▶ [INPUT RECORDS]:
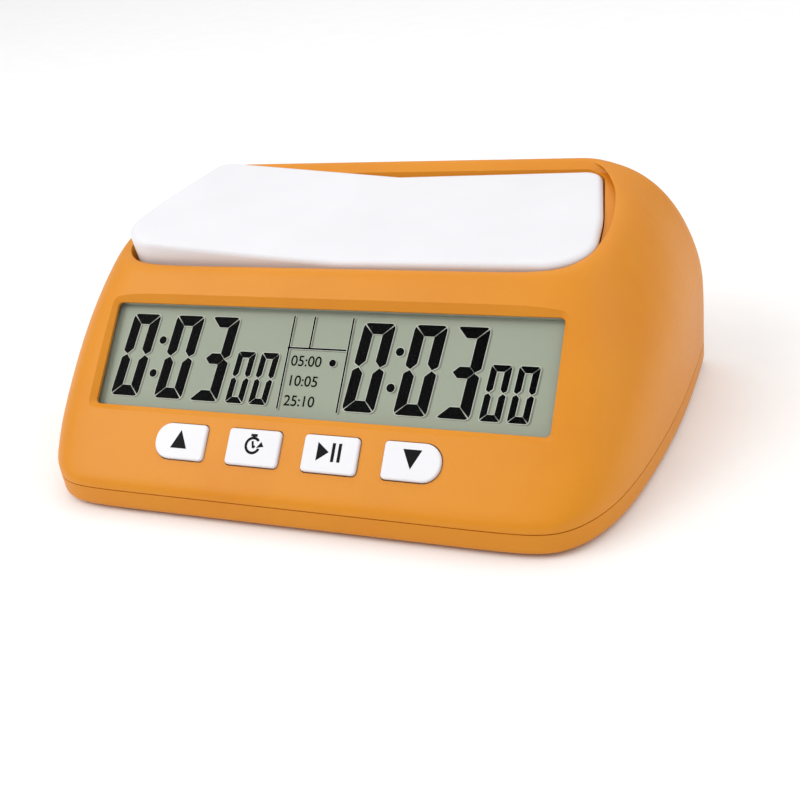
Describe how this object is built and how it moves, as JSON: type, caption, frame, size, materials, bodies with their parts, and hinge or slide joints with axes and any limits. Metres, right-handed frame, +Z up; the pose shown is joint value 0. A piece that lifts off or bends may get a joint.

--

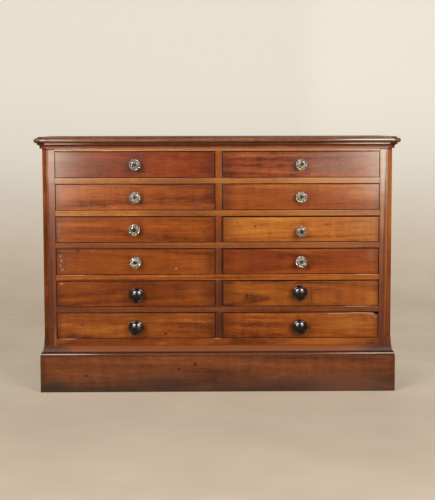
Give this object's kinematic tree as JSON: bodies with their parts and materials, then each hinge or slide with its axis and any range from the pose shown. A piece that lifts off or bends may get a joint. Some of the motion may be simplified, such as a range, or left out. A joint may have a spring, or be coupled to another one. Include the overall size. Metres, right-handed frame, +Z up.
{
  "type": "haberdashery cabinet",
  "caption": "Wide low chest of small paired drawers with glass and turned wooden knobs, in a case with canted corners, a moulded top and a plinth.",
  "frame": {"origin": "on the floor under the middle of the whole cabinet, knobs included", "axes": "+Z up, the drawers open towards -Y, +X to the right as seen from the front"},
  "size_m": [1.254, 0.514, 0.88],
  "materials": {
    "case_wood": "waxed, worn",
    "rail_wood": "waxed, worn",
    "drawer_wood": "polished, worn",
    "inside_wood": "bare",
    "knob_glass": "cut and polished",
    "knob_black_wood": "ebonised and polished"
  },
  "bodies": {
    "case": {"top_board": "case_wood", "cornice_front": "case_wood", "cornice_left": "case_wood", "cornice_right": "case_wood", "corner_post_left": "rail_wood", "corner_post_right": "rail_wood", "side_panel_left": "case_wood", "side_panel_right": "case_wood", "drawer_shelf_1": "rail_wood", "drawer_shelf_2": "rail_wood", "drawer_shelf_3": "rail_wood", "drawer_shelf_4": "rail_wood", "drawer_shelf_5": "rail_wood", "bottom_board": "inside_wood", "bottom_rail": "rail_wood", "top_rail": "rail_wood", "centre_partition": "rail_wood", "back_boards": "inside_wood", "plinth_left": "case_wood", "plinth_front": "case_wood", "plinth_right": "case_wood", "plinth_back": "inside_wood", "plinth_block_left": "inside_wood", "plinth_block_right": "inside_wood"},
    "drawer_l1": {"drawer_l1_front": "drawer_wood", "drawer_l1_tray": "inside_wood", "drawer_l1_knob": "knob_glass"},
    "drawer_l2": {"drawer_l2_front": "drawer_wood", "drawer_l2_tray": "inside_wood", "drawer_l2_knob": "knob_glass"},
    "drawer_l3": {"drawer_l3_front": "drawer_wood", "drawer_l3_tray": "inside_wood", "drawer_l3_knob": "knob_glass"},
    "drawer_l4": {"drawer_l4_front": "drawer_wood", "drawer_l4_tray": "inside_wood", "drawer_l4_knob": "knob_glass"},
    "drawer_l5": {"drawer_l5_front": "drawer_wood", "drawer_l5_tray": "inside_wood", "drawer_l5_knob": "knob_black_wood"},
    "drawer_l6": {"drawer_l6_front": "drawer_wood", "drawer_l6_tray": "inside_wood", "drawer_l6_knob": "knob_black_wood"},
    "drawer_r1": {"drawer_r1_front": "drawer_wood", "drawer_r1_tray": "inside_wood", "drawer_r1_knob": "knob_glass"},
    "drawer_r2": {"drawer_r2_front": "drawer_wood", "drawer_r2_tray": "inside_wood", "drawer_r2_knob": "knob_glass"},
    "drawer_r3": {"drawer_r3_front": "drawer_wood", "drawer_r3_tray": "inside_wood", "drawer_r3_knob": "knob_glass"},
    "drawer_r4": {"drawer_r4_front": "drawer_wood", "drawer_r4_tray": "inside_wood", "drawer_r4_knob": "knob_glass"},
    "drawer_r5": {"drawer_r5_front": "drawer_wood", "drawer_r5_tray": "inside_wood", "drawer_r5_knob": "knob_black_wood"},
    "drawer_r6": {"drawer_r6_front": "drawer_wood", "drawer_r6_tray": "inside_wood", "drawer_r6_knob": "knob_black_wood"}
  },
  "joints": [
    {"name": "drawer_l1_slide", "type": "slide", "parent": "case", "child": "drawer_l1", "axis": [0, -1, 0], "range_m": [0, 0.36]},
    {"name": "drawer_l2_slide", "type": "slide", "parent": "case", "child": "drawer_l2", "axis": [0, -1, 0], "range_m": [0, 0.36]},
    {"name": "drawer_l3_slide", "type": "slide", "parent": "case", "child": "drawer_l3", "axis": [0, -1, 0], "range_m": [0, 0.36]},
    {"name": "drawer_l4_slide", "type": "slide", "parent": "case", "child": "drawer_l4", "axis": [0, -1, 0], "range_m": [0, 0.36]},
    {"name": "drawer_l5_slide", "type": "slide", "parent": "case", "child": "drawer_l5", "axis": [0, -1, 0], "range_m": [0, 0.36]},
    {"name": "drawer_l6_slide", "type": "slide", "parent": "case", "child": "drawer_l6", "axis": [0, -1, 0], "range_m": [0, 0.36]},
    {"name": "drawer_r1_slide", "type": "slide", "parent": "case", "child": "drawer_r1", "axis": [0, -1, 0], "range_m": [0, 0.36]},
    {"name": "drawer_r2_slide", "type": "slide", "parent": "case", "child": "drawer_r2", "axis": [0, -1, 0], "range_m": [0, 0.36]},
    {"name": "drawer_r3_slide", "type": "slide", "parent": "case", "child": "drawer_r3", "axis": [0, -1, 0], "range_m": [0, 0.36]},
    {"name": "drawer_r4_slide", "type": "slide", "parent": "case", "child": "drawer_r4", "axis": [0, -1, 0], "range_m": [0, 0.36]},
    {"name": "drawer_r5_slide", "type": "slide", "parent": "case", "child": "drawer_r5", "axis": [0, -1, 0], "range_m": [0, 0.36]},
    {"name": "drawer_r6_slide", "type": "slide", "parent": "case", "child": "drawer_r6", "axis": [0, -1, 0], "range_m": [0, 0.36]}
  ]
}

▶ [WHAT IS REQUIRED]:
Identify which lines contain the word "hinge" and copy each one.

▶ [EXPECTED OUTPUT]:
Describe how this object is built and how it moves, as JSON: type, caption, frame, size, materials, bodies with their parts, and hinge or slide joints with axes and any limits. Metres, right-handed frame, +Z up; the pose shown is joint value 0. A piece that lifts off or bends may get a joint.
Give this object's kinematic tree as JSON: bodies with their parts and materials, then each hinge or slide with its axis and any range from the pose shown. A piece that lifts off or bends may get a joint. Some of the motion may be simplified, such as a range, or left out. A joint may have a spring, or be coupled to another one. Include the overall size. Metres, right-handed frame, +Z up.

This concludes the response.